_Exercise objective_: Your answer is a single number: how many lines hold the word "materials"?
— Begin —
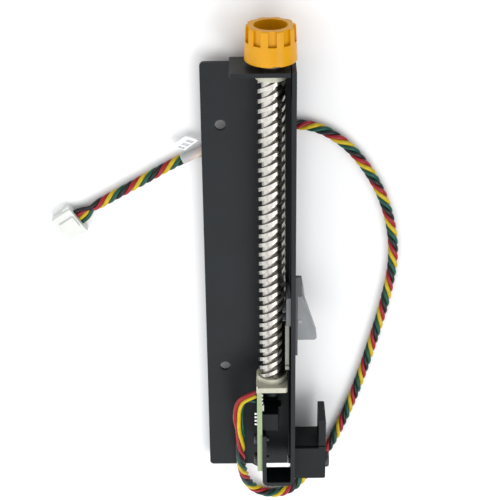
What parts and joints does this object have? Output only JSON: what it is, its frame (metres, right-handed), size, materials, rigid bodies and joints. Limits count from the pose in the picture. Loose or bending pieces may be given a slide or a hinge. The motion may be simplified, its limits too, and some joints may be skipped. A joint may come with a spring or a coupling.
{
  "type": "lead screw slide",
  "caption": "Lead-screw slide on a folded plate: a fluted drive cap turns a multi-start screw that walks a ramped carriage; a sensor board signals through a plugged lead",
  "frame": {"origin": "midway between the two mounting holes, on the rear face of the back plate", "axes": "+Y runs along the screw towards the drive cap, +Z leaves the front of the plate, +X points to the side wall that the carriage runs on"},
  "size_m": [0.1023, 0.1638, 0.0185],
  "materials": {
    "black_sheet": "matt black powder coat on folded steel",
    "screw_steel": "polished rolled thread",
    "amber_plastic": "satin moulded, amber yellow",
    "dark_steel": "black oxide",
    "black_plastic": "moulded, fine grain",
    "magnet_grey": "plain sintered",
    "nylon": "natural nylon, slightly milky",
    "board_green": "solder-masked laminate with a paler cut edge",
    "solder": "bright solder and tinned pins",
    "chip_beige": "ceramic chip",
    "slider_grey": "moulded, mid grey",
    "leaf_beige": "moulded, warm light grey",
    "shoe_grey": "moulded, dark grey",
    "flag_grey": "moulded, light grey",
    "wire_black": "PVC insulation, black",
    "wire_red": "PVC insulation, red",
    "wire_green": "PVC insulation, green",
    "wire_yellow": "PVC insulation, yellow",
    "plug_white": "moulded white nylon",
    "contact_tin": "tinned contact",
    "label_film": "white printed film with a clear tail"
  },
  "bodies": {
    "frame": {"board_screw_1": "dark_steel", "board_screw_2": "dark_steel", "bracket": "black_sheet", "bracket_screw": "dark_steel", "cable_label": "label_film", "chip_1": "chip_beige", "chip_2": "chip_beige", "circuit_board": "board_green", "lower_bearing": "nylon", "plug_contact_1": "contact_tin", "plug_contact_2": "contact_tin", "plug_contact_3": "contact_tin", "plug_contact_4": "contact_tin", "plug_housing": "plug_white", "sensor_housing": "black_plastic", "sensor_pin_1": "solder", "sensor_pin_2": "solder", "sensor_pin_3": "solder", "sensor_pin_4": "solder", "side_bracket": "black_plastic", "signal_lead_1": "wire_black", "signal_lead_2": "wire_red", "signal_lead_3": "wire_green", "signal_lead_4": "wire_yellow", "signal_lead_5": "wire_black", "upper_bushing": "nylon", "wire_joint_1": "solder", "wire_joint_2": "solder", "wire_joint_3": "solder", "wire_joint_4": "solder"},
    "screw": {"lead_screw": "screw_steel", "drive_cap": "amber_plastic", "cap_screw": "dark_steel", "journal_clip": "dark_steel", "encoder_rotor": "black_plastic", "encoder_magnet": "magnet_grey"},
    "carriage": {"follower_shoe": "slider_grey", "follower_leaf": "leaf_beige", "outer_shoe": "shoe_grey", "push_flag": "flag_grey", "flag_pin": "flag_grey"}
  },
  "joints": [
    {"name": "screw_spin", "type": "hinge", "parent": "frame", "child": "screw", "pos_m": [0.0142, 0, 0.008], "axis": [0, -1, 0], "range_deg": [-135, 1800]},
    {"name": "carriage_slide", "type": "slide", "parent": "frame", "child": "carriage", "axis": [0, 1, 0], "range_m": [-0.00443, 0.059]}
  ],
  "couplings": [
    {"joint": "carriage_slide", "follows": "screw_spin", "m_per_rad": 0.001878}
  ]
}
— End —
_Exercise result_: 2